There’s No Business…

Last evening I was lounging on one of the lacy wrought iron chairs that decorate the drinks patio at our local playhouse. The Lakeside Little Theatre is a community endeavor that’s been producing plays in English for 44 years, more than enough time to have been the beneficiary of some of our local Sunset Boulevard types, thespians who got their big break on the LLT stage. And then died. As a result, our little theatre is an oasis of opulence. Actresses often wear real fur and 1950s Balenciaga that’s been bequeathed to the wardrobe department, and the prop department is full of Bierdemeier antiques, with an art collection like Sotheby’s.

The chimes had been rung and the house manager, decked out in a sequin /palazzo pants number that would have been perfectly appropriate at the Kennedy Center, was shooing in the audience; gay couples in skin tight shirts, ancient widows in mink stoles being pushed by their Mexican attendants, the tanned and platinum haired gang from the view properties up on the hill, and the tourists who innocently earn their derision by showing up in shorts and Hawaiian shirts.

I had a bit of time to kill before heading backstage to help change the costume of the lead actress in our production of Kiss Me Kate, and I always like the patio in the evening. Some combination of its location on the side of the mountain and lighting makes the sky look purple, and when it’s clear and starry, to look up through the palm trees and bougainvillea and giant saguaro cactus into the dark orchid sky is impressively romantic.

Earlier in the afternoon, I had received yet another squawking call from a potential client who was watching the Glenn Beck show on the Fox News Channel and wanted some inside information on the escalating violence in Mexico. He was worried and thinking maybe it wasn’t such a good idea to retire down here after all, because according to Glenn Beck the country is imploding and the Mexican government is going to collapse within a year.

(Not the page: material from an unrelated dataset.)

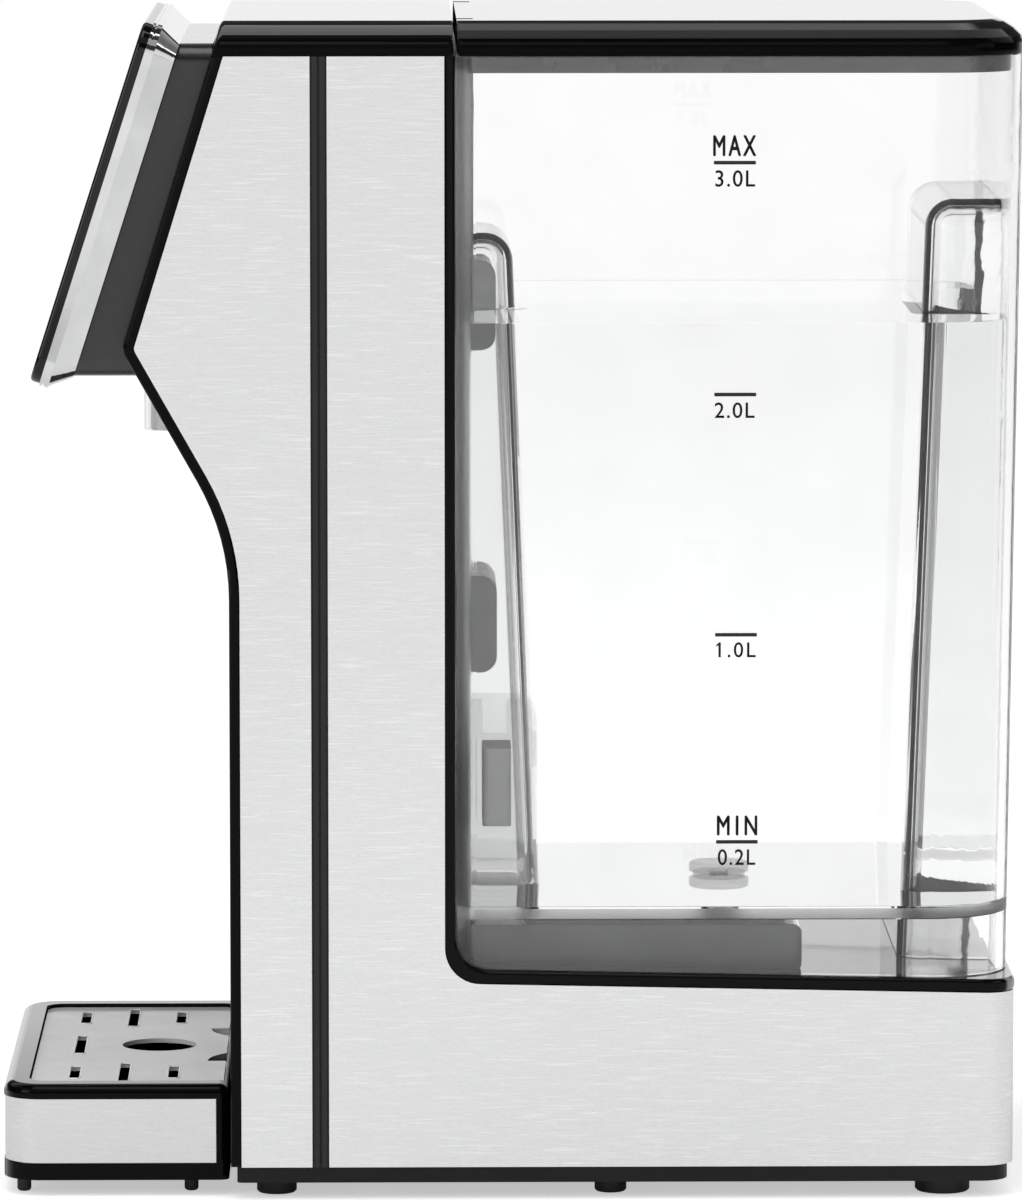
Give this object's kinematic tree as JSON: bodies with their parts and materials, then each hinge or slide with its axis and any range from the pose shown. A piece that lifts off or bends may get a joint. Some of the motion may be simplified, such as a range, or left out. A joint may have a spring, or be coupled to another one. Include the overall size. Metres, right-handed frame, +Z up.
{
  "type": "instant hot water dispenser",
  "caption": "Instant hot water dispenser: steel-clad tower with a leaning touch panel and spout over a drip tray, and a clear lift-off water tank with a hinged lid behind.",
  "frame": {"origin": "under the middle of the object, on the surface it stands on", "axes": "+Z up, front with the spout and drip tray towards -Y, +X to the right seen from the front"},
  "size_m": [0.152, 0.2672, 0.3075],
  "materials": {
    "gloss_black": "polished black moulding",
    "satin_black": "satin black moulding",
    "brushed_steel": "horizontal brushing",
    "chrome": "bright plating",
    "black_glass": "black glass touch panel",
    "clear_plastic": "clear moulded plastic",
    "grey_plastic": "dark grey moulding",
    "white_plastic": "natural moulding",
    "rubber": "moulded rubber",
    "silicone": "translucent hose",
    "steel": "plain steel",
    "ceramic": "ceramic thermostat bodies",
    "circuit_board": "green circuit board",
    "terminal_plastic": "pale insulating plastic",
    "magnet": "sintered magnet"
  },
  "bodies": {
    "root": {"base_pan": "satin_black", "body_feet": "rubber", "pan_screws": "steel", "front_fascia": "gloss_black", "front_casing_right": "gloss_black", "front_casing_left": "gloss_black", "front_roof": "gloss_black", "rear_casing_right": "gloss_black", "rear_casing_left": "gloss_black", "rear_roof": "gloss_black", "base_side_right": "gloss_black", "base_side_left": "gloss_black", "back_wall": "gloss_black", "front_panel_right": "brushed_steel", "front_panel_left": "brushed_steel", "rear_panel_right": "brushed_steel", "rear_panel_left": "brushed_steel", "tank_cradle": "gloss_black", "guide_lugs": "grey_plastic", "tank_socket": "white_plastic", "socket_seal": "rubber", "reed_switch": "terminal_plastic", "top_cover": "gloss_black", "head_housing": "satin_black", "head_bezel": "chrome", "control_glass": "black_glass", "display_board": "circuit_board", "spout_sleeve": "clear_plastic", "spout_nozzle": "steel", "spout_holder": "satin_black", "heater": "steel", "heater_caps": "white_plastic", "heater_brackets": "steel", "thermostats": "ceramic", "pump_motor": "steel", "pump_head": "white_plastic", "pump_cushion": "rubber", "inlet_hose": "silicone", "feed_hose": "silicone", "outlet_hose": "silicone", "power_board": "circuit_board", "terminal_block": "terminal_plastic", "cord_gland": "satin_black"},
    "impeller": {"pump_impeller": "white_plastic"},
    "tank": {"tank_shell": "clear_plastic", "hinge_pins": "steel", "float_cage": "clear_plastic", "valve_spring": "steel"},
    "float": {"level_float": "grey_plastic", "float_magnet": "magnet"},
    "valve": {"valve_plunger": "white_plastic", "valve_washer": "silicone"},
    "lid": {"lid_shell": "gloss_black", "lid_plug": "grey_plastic"},
    "tray": {"tray_body": "gloss_black", "tray_band": "brushed_steel", "tray_feet": "rubber"},
    "grille": {"tray_grille": "brushed_steel"}
  },
  "joints": [
    {"name": "impeller_spin", "type": "hinge", "parent": "root", "child": "impeller", "pos_m": [-0.038, 0.045, 0.031], "axis": [0, 1, 0], "continuous": true},
    {"name": "tank_lift", "type": "slide", "parent": "root", "child": "tank", "axis": [0, 0, 1], "range_m": [0, 0.08]},
    {"name": "lid_hinge", "type": "hinge", "parent": "tank", "child": "lid", "pos_m": [0, -0.01225, 0.3054], "axis": [1, 0, 0], "range_deg": [0, 95]},
    {"name": "float_slide", "type": "slide", "parent": "tank", "child": "float", "axis": [0, 0, 1], "range_m": [-0.018, 0.0012]},
    {"name": "valve_slide", "type": "slide", "parent": "tank", "child": "valve", "axis": [0, 0, 1], "range_m": [0, 0.0025], "stiffness_N_per_m": 200, "springref_m": -0.002, "deforming": ["valve_spring"]},
    {"name": "tray_slide", "type": "slide", "parent": "root", "child": "tray", "axis": [0, -1, 0], "range_m": [0, 0.06]},
    {"name": "grille_lift", "type": "slide", "parent": "tray", "child": "grille", "axis": [0, 0, 1], "range_m": [0, 0.035]}
  ]
}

I promised him I’d look into it, which I did. I stuck my head through the gate in the wall that separates our front garden from the street. As I expected, an old lady with her stockings falling down was inching up the street, carrying a string bag with some fruit in it. My dog was sprawled in the sun in the apron of my neighbors garage. A couple of chickens were lethargically pecking in the yard of Thomas. (Toh-mahs, we say. I used that weird word order “in the yard of Toh-mahs” to avoid the hissing sound of Thomas’s, not because I now speak English as if Spanish were my first language. Although I can’t lie, I do that, especially when talking to Mexicans. For no reason at all, I’ll catch myself saying something like “The juice, can it be that you will put him on the table?”, in the hope that speaking gibberish is somehow closer to Spanish than regular grammatical English) A trio of hummingbirds droned at the orange honeysuckle vine that crawled over and through his fence. The fence of Thomas.

At the bottom of our street, the lake glittered, and at the top, the mountains drifted gold and craggy. I noticed a gringo, easily identified as a visitor, getting what he thought was an art shot of the somnolent beauty of a Mexican village street. When he looked at it later, he would wonder why he had taken a picture of a trashy vacant lot full of broken glass and weeds. It happens all the time. I went back to the phone.

“Um, not too much in the way of violence, Hugh”, I said. “I think it’s probably still pretty safe to come. If you don’t get murdered in the cab on the way to the Houston Airport, I mean.”

When the time came, I went backstage where the volunteer players- mature cupcakes who were delighted with the opportunity to cavort around the stage in racy chorus girl outfits while singing “It’s Too Darn Hot” –were waiting to go on. The stage manager pushed through hissing into her headset, “Goddamit, I don’t want those little brats sprawling all over the furniture,” referring to the adorable adolescent prop girls who were dressed as court jesters and who were prevented by the act of respiration from remaining still enough between acts to satisfy her. Violet and I got into position to change the lead from her opening act cocktail dress into the full Smithsonian quality Elizabethan regalia she wears in Act 2. On stage, a Mexicana with a voice like a bell sang “Hanohther Hoapnin’, Hanohther Cho!”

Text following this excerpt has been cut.